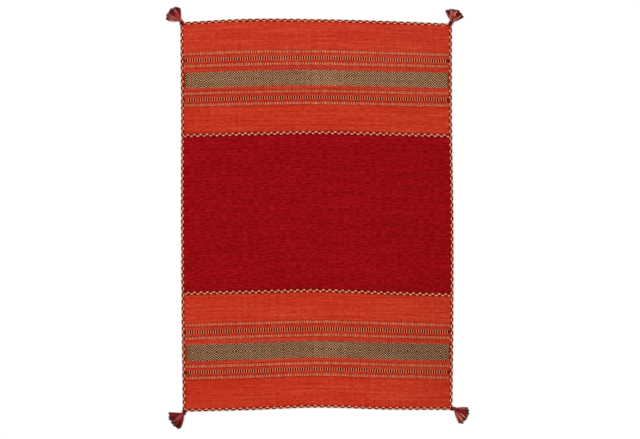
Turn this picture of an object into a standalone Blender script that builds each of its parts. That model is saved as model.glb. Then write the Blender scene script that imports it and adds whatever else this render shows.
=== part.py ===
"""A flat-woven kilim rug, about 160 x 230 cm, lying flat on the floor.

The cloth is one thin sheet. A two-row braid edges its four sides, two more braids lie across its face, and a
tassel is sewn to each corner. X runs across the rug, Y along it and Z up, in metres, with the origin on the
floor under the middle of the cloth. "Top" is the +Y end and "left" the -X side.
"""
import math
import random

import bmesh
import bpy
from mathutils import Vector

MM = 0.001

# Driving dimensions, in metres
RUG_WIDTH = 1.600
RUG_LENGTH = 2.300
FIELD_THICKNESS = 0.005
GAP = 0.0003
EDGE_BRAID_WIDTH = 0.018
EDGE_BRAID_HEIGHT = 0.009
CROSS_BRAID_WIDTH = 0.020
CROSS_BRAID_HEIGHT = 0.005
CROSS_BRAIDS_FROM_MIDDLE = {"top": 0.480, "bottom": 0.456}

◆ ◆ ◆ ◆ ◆

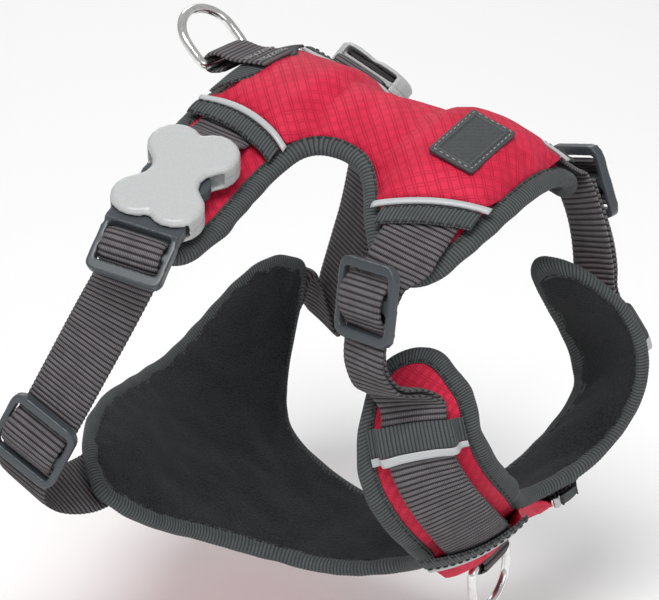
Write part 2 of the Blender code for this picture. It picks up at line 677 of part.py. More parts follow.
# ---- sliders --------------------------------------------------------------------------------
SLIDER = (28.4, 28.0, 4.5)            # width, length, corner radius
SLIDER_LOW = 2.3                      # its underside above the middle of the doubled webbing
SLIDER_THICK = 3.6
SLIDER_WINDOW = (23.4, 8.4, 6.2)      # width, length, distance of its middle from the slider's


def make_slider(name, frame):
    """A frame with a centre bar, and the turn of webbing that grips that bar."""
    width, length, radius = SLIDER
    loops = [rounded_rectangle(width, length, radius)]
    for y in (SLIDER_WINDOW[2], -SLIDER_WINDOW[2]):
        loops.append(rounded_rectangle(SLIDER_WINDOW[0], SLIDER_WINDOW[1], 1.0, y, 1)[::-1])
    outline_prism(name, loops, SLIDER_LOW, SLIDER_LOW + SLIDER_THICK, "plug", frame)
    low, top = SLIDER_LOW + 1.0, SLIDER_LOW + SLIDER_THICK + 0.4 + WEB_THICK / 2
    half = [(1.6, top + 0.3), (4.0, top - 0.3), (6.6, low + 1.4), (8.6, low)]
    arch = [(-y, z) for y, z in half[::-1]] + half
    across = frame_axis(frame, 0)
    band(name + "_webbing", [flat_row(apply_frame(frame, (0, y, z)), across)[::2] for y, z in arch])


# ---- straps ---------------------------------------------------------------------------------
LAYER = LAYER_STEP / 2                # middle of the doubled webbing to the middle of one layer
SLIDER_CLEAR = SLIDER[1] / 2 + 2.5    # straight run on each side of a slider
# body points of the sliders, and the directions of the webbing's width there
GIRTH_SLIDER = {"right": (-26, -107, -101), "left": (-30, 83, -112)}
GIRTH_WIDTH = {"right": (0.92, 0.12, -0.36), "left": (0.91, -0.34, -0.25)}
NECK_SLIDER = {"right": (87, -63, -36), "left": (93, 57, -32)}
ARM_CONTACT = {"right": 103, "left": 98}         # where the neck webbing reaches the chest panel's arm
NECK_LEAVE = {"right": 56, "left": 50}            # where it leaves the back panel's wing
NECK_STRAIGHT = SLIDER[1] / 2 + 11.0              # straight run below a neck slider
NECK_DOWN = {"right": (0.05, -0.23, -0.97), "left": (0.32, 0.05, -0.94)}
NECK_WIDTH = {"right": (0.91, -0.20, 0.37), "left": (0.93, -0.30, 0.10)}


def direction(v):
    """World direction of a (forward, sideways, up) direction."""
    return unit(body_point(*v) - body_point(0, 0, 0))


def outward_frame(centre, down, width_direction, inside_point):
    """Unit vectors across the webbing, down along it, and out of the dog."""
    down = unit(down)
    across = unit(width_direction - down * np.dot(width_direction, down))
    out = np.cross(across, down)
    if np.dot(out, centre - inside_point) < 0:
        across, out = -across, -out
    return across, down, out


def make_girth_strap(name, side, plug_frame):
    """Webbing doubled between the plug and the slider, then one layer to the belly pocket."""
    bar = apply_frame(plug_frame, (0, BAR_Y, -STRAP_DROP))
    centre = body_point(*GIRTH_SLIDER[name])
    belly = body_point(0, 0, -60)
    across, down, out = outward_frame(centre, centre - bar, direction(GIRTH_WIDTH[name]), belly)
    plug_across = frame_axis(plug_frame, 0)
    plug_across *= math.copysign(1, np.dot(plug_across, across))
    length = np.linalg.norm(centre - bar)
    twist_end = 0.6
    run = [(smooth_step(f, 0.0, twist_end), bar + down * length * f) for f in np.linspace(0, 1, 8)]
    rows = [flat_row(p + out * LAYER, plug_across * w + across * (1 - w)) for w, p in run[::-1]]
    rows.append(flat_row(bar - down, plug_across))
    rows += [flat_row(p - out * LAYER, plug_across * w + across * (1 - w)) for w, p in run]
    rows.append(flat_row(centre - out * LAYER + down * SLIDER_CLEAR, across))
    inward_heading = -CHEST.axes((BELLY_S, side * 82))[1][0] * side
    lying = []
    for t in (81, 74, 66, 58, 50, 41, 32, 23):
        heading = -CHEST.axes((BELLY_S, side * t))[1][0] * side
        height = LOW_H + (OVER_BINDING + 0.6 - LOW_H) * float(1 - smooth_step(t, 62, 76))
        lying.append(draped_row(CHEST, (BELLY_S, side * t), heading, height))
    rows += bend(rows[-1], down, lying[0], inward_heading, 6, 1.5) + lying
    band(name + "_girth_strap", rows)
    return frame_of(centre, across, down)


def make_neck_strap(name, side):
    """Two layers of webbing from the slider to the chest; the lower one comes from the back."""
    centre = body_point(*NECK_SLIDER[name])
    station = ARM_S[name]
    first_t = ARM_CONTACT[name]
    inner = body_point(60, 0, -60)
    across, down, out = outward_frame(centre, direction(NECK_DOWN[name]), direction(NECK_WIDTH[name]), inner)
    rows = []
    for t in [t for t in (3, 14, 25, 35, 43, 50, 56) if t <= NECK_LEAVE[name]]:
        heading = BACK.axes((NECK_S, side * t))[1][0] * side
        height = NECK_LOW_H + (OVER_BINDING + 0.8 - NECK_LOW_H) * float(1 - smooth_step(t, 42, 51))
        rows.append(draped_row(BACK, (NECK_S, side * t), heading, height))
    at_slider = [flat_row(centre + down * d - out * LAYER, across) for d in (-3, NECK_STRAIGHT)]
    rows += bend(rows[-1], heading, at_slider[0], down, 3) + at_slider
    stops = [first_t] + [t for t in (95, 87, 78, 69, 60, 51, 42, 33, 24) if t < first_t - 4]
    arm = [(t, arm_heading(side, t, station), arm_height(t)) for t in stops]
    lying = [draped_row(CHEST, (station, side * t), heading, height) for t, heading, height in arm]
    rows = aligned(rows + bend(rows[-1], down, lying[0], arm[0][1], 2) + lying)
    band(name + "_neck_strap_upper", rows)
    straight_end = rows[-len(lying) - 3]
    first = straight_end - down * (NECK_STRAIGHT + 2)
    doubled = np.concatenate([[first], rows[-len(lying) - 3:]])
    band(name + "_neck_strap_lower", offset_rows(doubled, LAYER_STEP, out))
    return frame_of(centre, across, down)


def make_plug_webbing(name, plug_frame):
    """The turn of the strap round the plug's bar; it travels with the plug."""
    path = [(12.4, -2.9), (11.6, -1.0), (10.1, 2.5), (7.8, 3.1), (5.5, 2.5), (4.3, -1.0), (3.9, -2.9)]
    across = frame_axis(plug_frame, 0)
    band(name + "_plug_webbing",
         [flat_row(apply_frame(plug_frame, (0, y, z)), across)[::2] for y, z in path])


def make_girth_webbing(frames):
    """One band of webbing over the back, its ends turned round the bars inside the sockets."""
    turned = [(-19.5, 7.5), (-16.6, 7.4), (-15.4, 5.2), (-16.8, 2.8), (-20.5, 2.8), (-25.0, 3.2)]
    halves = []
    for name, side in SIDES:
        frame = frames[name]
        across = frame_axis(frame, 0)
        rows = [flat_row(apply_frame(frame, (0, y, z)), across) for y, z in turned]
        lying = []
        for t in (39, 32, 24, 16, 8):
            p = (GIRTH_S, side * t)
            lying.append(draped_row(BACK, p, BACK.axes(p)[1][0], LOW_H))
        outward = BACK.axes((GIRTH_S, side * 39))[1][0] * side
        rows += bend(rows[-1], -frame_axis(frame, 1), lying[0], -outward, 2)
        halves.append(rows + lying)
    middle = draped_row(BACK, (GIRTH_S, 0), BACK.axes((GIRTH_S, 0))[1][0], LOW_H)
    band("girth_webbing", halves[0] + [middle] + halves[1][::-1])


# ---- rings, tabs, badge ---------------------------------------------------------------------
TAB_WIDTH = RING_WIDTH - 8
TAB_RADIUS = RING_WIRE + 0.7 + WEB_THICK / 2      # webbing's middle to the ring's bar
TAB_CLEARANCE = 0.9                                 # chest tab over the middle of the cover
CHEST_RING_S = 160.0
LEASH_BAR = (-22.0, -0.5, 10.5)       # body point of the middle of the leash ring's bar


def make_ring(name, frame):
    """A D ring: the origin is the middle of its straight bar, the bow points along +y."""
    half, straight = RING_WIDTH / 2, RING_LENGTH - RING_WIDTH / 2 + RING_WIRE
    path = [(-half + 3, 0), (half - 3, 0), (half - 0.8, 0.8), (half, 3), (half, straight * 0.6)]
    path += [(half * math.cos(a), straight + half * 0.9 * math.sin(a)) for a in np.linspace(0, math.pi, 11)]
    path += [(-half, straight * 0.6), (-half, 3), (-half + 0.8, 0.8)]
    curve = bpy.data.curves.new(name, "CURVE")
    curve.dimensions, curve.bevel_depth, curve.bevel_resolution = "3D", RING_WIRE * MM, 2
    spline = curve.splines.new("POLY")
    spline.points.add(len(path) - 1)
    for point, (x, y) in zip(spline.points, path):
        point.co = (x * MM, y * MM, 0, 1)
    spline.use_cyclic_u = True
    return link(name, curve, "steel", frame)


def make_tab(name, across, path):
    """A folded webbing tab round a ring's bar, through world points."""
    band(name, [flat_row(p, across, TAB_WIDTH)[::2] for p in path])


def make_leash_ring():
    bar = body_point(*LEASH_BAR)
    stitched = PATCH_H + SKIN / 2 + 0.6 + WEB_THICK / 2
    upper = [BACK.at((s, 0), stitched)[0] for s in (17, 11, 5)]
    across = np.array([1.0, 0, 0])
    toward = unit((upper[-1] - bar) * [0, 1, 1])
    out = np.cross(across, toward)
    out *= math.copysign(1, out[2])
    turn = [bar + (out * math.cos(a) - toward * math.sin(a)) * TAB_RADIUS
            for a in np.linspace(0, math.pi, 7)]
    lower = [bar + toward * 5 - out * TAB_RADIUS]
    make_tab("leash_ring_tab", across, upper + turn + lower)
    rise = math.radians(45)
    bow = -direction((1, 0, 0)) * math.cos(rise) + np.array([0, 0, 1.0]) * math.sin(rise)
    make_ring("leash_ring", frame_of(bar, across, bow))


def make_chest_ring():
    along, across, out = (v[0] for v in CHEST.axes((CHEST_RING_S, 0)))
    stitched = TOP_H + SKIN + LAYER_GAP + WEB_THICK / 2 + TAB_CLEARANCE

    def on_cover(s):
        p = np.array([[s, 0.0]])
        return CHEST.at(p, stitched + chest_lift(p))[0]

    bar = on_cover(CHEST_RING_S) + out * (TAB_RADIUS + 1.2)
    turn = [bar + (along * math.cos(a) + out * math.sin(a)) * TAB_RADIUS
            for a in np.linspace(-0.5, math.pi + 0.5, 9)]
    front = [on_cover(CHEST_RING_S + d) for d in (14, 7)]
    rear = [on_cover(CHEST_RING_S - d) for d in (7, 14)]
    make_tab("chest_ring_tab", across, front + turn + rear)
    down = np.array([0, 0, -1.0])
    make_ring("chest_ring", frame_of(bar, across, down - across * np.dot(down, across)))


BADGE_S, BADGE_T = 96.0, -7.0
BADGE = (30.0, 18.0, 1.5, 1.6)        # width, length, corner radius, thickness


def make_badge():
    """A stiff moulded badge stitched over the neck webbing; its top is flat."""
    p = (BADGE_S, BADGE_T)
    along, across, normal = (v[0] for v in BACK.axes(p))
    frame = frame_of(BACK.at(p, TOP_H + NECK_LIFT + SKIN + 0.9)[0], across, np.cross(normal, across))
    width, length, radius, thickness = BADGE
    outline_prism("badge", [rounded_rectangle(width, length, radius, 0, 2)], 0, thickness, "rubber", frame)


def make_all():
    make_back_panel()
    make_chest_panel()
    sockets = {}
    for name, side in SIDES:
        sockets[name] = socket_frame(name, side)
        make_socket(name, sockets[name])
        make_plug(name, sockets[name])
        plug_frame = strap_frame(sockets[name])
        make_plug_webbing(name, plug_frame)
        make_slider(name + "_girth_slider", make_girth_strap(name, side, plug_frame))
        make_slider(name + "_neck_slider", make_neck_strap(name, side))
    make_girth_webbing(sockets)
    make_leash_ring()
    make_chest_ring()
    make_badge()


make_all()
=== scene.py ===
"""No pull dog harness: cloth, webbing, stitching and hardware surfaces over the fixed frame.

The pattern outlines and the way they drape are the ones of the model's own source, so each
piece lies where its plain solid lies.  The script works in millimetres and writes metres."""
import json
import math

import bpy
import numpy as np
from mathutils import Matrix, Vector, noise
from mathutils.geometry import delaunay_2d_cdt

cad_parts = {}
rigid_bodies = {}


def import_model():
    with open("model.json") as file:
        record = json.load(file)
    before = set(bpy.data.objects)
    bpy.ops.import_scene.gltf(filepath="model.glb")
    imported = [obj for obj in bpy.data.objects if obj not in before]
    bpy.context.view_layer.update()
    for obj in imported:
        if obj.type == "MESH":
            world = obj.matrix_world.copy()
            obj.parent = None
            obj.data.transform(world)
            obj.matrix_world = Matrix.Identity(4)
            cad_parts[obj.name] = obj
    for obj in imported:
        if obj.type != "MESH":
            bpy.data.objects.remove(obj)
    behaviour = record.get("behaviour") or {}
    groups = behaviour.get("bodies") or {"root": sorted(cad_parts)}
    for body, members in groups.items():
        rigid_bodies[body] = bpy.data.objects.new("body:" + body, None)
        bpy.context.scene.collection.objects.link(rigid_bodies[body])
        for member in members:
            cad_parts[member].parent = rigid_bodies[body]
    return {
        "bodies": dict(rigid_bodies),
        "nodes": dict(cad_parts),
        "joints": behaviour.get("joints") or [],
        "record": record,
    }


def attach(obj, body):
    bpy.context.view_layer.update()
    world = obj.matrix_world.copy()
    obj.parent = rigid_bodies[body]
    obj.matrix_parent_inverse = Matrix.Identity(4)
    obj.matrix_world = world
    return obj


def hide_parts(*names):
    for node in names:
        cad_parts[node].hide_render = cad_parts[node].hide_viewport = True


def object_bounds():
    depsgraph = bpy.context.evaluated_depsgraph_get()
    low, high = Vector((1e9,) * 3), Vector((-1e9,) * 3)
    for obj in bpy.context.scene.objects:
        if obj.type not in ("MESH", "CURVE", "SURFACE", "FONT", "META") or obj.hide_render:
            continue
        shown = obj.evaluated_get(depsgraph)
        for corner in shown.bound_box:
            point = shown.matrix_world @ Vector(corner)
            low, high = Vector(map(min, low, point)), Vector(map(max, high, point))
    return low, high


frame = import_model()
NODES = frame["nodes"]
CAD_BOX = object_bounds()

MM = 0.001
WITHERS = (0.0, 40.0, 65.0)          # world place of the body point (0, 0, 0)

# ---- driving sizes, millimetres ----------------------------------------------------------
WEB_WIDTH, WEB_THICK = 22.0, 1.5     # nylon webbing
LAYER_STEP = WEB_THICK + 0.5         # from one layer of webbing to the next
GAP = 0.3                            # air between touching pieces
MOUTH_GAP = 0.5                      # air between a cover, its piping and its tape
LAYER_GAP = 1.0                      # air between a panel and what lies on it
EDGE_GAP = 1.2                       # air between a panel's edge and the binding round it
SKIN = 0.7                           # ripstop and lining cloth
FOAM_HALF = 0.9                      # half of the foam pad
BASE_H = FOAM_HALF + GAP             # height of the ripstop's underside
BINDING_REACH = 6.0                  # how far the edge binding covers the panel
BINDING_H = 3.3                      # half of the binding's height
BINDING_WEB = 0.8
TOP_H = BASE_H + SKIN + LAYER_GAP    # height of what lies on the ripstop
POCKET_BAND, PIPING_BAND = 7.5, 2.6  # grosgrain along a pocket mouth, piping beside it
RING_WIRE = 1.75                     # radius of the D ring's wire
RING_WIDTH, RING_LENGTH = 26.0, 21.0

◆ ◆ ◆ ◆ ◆

--- Instruction ---
Look back at the entries above. Retype the line with "down = np.array([0, 0, -1.0])", the line with "cad_parts[obj.name] = obj", and all lines in between.

--- Exercise answer ---
    down = np.array([0, 0, -1.0])
    make_ring("chest_ring", frame_of(bar, across, down - across * np.dot(down, across)))


BADGE_S, BADGE_T = 96.0, -7.0
BADGE = (30.0, 18.0, 1.5, 1.6)        # width, length, corner radius, thickness


def make_badge():
    """A stiff moulded badge stitched over the neck webbing; its top is flat."""
    p = (BADGE_S, BADGE_T)
    along, across, normal = (v[0] for v in BACK.axes(p))
    frame = frame_of(BACK.at(p, TOP_H + NECK_LIFT + SKIN + 0.9)[0], across, np.cross(normal, across))
    width, length, radius, thickness = BADGE
    outline_prism("badge", [rounded_rectangle(width, length, radius, 0, 2)], 0, thickness, "rubber", frame)


def make_all():
    make_back_panel()
    make_chest_panel()
    sockets = {}
    for name, side in SIDES:
        sockets[name] = socket_frame(name, side)
        make_socket(name, sockets[name])
        make_plug(name, sockets[name])
        plug_frame = strap_frame(sockets[name])
        make_plug_webbing(name, plug_frame)
        make_slider(name + "_girth_slider", make_girth_strap(name, side, plug_frame))
        make_slider(name + "_neck_slider", make_neck_strap(name, side))
    make_girth_webbing(sockets)
    make_leash_ring()
    make_chest_ring()
    make_badge()


make_all()
=== scene.py ===
"""No pull dog harness: cloth, webbing, stitching and hardware surfaces over the fixed frame.

The pattern outlines and the way they drape are the ones of the model's own source, so each
piece lies where its plain solid lies.  The script works in millimetres and writes metres."""
import json
import math

import bpy
import numpy as np
from mathutils import Matrix, Vector, noise
from mathutils.geometry import delaunay_2d_cdt

cad_parts = {}
rigid_bodies = {}


def import_model():
    with open("model.json") as file:
        record = json.load(file)
    before = set(bpy.data.objects)
    bpy.ops.import_scene.gltf(filepath="model.glb")
    imported = [obj for obj in bpy.data.objects if obj not in before]
    bpy.context.view_layer.update()
    for obj in imported:
        if obj.type == "MESH":
            world = obj.matrix_world.copy()
            obj.parent = None
            obj.data.transform(world)
            obj.matrix_world = Matrix.Identity(4)
            cad_parts[obj.name] = obj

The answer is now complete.